- EXERCISE TASK -
Only the number is wanted: count the lines in the data with "scene" in them.

- AVAILABLE DATA -

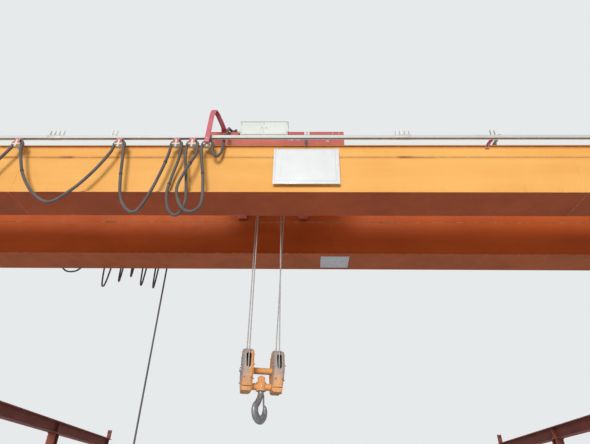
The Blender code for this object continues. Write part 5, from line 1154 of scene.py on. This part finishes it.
def build_travel_drive_details():
    """Fins, grille, flange and case bolts of the two drives that move the bridge."""
    y, case_z, motor_z = BRIDGE_Y - 1.17, 4.455, 4.475
    for side, name in ((-1, "left"), (1, "right")):
        shape = Shape("machine")
        near, far, fan = (side * (9.39 - reach) for reach in (0.22, 0.50, 0.56))
        inward = -side * X
        low, high = (near - side * 0.02, 0.0742, -0.0018), (far, 0.081, 0.0018)
        add_fins(shape, y, motor_z, 24, low, high, 0.0008, (50, 130))
        add_grille(shape, (0.02, 0.038, 0.056, 0.070), 0.003, (fan, y, motor_z), inward, 32)
        for across in (-0.09, 0.09):
            for up in (-0.045, 0.045):
                shape.bolt((near, y + across, case_z + up), inward, 0.008, "zinc")
        flange = [(0.074, 0), (0.088, 0.002), (0.088, 0.012), (0.074, 0.014)]
        shape.turned(flange, (near, y, motor_z), inward, 32, ring=True)
        shape.piece(f"travel_drive_details_{name}", "bridge")


# Sheave housings


def carved(shape, cutters):
    """The shape's mesh with other shapes cut away from it."""
    def as_object(made):
        mesh = bpy.data.meshes.new("cut")
        made.bmesh.to_mesh(mesh)
        made.bmesh.free()
        holder = bpy.data.objects.new("cut", mesh)
        bpy.context.scene.collection.objects.link(holder)
        return holder

    whole = as_object(shape)
    tools = [as_object(cutter) for cutter in cutters]
    for tool in tools:
        modifier = whole.modifiers.new("cut", "BOOLEAN")
        modifier.operation, modifier.solver, modifier.object = "DIFFERENCE", "EXACT", tool
    done = whole.evaluated_get(bpy.context.evaluated_depsgraph_get())
    out = bmesh.new()
    out.from_mesh(done.to_mesh())
    done.to_mesh_clear()
    for holder in (whole, *tools):
        mesh = holder.data
        bpy.data.objects.remove(holder)
        bpy.data.meshes.remove(mesh)
    return out


def prism(outline, low, high, place, bevel, segments):
    """An outline of (across, up) pairs drawn out along the block's axle, its rims rounded."""
    made = bmesh.new()
    caps = join_rings(made, [[made.verts.new((along, v, z)) for v, z in outline] for along in (low, high)])
    soften(made, list({edge for cap in caps for edge in cap.edges}), bevel, segments, 0.5)
    bmesh.ops.transform(made, matrix=place, verts=made.verts)
    return made


def crowned(half, crown, rise, foot, foot_half, steps=14):
    """A sheave housing's outline: a round crown, straight flanks, and a foot that draws in."""
    shoulder, waist = 2.925, SHEAVE_Z
    angles = [math.pi * n / steps for n in range(steps + 1)]
    top = [(crown * math.cos(a), shoulder + rise * math.sin(a)) for a in angles]
    return [
        *top, (-half, waist + 0.025), (-half, waist - 0.025), (-foot_half, foot), (foot_half, foot),
        (half, waist - 0.025), (half, waist + 0.025),
    ]


def axle_rod(shape, start, end, z, radius, sides, look=None, bevel=0.0):
    """A rod along the block's axle, from its distances from the block's middle."""
    return shape.rod(at_block(start, 0, z), at_block(end, 0, z), radius, sides, look, bevel)


# Where the screws of a cheek plate sit: across the block, and height
CHEEK_SCREWS = (
    (0.0, 3.028), (-0.088, 2.985), (0.088, 2.985), (-0.162, 2.86), (0.162, 2.86), (-0.118, 2.72),
    (0.118, 2.72),
)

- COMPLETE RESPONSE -
2